In his scathing account of how affairs at the airline were mismanaged, Bhargava points to the problem of a weak human resources division and not enough focus on training and mentoring staff.
The aviation consultant concurs. "Air India is not an airline that focuses too much on succession planning. Because promotions are based on seniority, all senior management is close to retirement."
"So any project tends to see a lot of delay because of this changing roster and a lack of continuity," he says.
IMAGE: Is privatisation the answer to AI's woes?
Experts believe if it is given a free hand and is run professionally, it can turn its fortunes around. Photograph: PTI Photo
Bhargava points to a more systemic problem. "No minister tells the staff to not give good service to Air India customers. There is an inherent attitude issue that needs some reflection."
"You cannot compare Air India with the young airlines. They do not have the baggage that legacy carriers do," says the former senior official.
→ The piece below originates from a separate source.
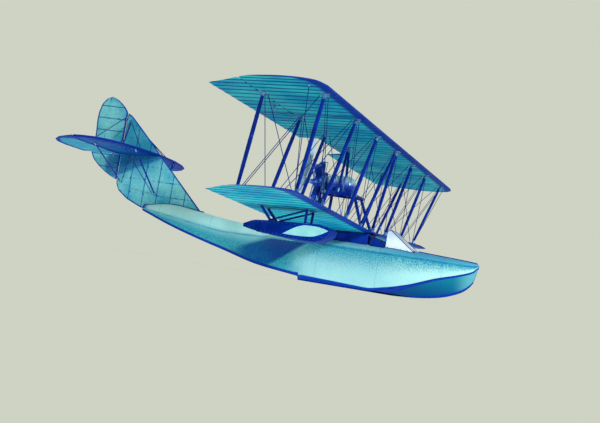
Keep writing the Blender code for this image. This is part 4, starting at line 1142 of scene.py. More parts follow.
def make_windscreen():
    """Celluloid panes in a bent frame."""
    foot = vec(3.05, 0.0, 0.905)
    top = vec(2.57, 0.0, 1.25)
    back = vec(2.5, 0.0, 1.2)
    half = 0.352
    normal = (top - foot).cross(vec(0.0, 1.0, 0.0)).normalized()
    if normal.x < 0:
        normal = -normal
    lean = (foot.x - top.x) / (top.z - foot.z)
    along_foot = []
    for y in spaced(-half, half, 28):
        x = foot.x
        for again in range(6):
            x = foot.x - (deck_height(x, y) - foot.z) * lean
        along_foot.append(vec(x, y, deck_height(x, y)))
    glass = Batch()
    glass.loft([[low, vec(top.x, low.y, top.z), vec(top.x, low.y, top.z) - normal * 0.005,
                 low - normal * 0.005] for low in along_foot])
    corner = along_foot[0]
    for side in (1.0, -1.0):
        rings = []
        for y in (side * half, side * (half - 0.005)):
            ring = [vec(corner.x, y, corner.z), vec(top.x, y, top.z - 0.008),
                    vec(back.x, y, back.z - 0.004)]
            ring += [vec(x, y, deck_height(x, half) - 0.01) for x in (2.5, 2.7, 2.9, corner.x)]
            rings.append(ring)
        glass.loft(rings)
    glass.make("windscreen_panes", "glass", "windscreen", 20.0)
    edge = Batch()
    for side in (1.0, -1.0):
        y = side * half
        edge.tube([vec(corner.x, y, corner.z), top + vec(0.0, y, -0.002), back + vec(0.0, y, -0.002),
                   vec(2.503, y, 0.885)], 0.0075, 8)
    edge.tube([foot, top + vec(0.0, 0.0, -0.002)], 0.0055, 8)
    edge.tube([top + vec(0.0, -half, -0.002), top + vec(0.0, half, -0.002)], 0.0075, 8)
    edge.tube([low + vec(0.003, 0.0, 0.003) for low in along_foot], 0.008, 8)
    xs = spaced(2.505, corner.x, 16)
    for side in (1.0, -1.0):
        edge.tube([(x, side * (half + 0.002), deck_height(x, half) + 0.002) for x in xs], 0.007, 8)
        for x in (2.55, 2.68, 2.81, 2.94):
            edge.bolt((x, side * (half + 0.002), deck_height(x, half) + 0.017), (0.0, side, 0.0), 0.0045,
                      0.004)
    edge.make("windscreen_frame", "trim", "windscreen", 50.0)


# Struts and fittings
STREAM = ((0.5, 0.0), (0.485, 0.16), (0.43, 0.3), (0.34, 0.4), (0.22, 0.47), (0.08, 0.5), (-0.08, 0.47),
          (-0.24, 0.38), (-0.38, 0.24), (-0.47, 0.11), (-0.5, 0.03))


def strut_axes(foot, head):
    """Directions along a strut and across it."""
    along = (head - foot).normalized()
    return along, along.cross(vec(1.0, 0.0, 0.0)).normalized()


def strut_rings(foot, head, size, ends=0.74, count=12, low=0.0, high=1.0):
    """Rings of a streamlined strut that is fuller in its middle."""
    foot = Vector(foot)
    head = Vector(head)
    along, across = strut_axes(foot, head)
    ahead = across.cross(along).normalized()
    outline = list(STREAM) + [(x, -y) for x, y in reversed(STREAM[1:])]
    rings = []
    for step in range(count + 1):
        share = low + (high - low) * step / count
        full = ends + (1.0 - ends) * sin(pi * share) ** 0.7
        base = foot + (head - foot) * share
        rings.append([base + ahead * x * size[0] * full + across * y * size[1] * full for x, y in outline])
    return rings


def make_strut(name, node, foot, head, size, sockets):
    """A wooden strut, bound near its ends, and its sockets and bolts in the sockets' batch."""
    foot = Vector(foot)
    head = Vector(head)
    batch = Batch()
    batch.loft(strut_rings(foot, head, size))
    for share in (0.25, 0.5, 0.75):
        batch.loft(strut_rings(foot, head, (size[0] * 1.04, size[1] * 1.06), 0.74, 1, share - 0.012,
                               share + 0.012))
    batch.make(name, "strut", node, 50.0)
    cup = 0.075 / (head - foot).length
    grown = (size[0] * 1.1, size[1] * 1.22)
    sockets.loft(strut_rings(foot, head, grown, 0.74, 1, 0.0, cup))
    sockets.loft(strut_rings(foot, head, grown, 0.74, 1, 1.0 - cup, 1.0))
    along, across = strut_axes(foot, head)
    for end, way in ((foot, 1.0), (head, -1.0)):
        for step in (0.028, 0.055):
            at = end + along * way * step
            sockets.tube([at - across * size[1] * 0.56, at + across * size[1] * 0.56], 0.0045, 8)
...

"No one discusses if a sandwich sold on any other aircraft is bad, but the quality of food served on Air India flights is debated in Parliament," he rues.
He believes the talk that Air India might be privatised would further demoralise its employees, just when it has begun to stabilise and posted an operating profit of Rs 105 crore (Rs 1.05 billion) last fiscal.
Reports suggest that Tata and Singapore Airlines might bid for Air India.
"We need to ask ourselves if privatisation really is the route," says Bhargava.
"If Air India is given a free hand and is run professionally, it can turn its fortunes around."
But for now, like its offices that refuse to step out of their time capsule, Air India, too, seems to be clutching on to the past.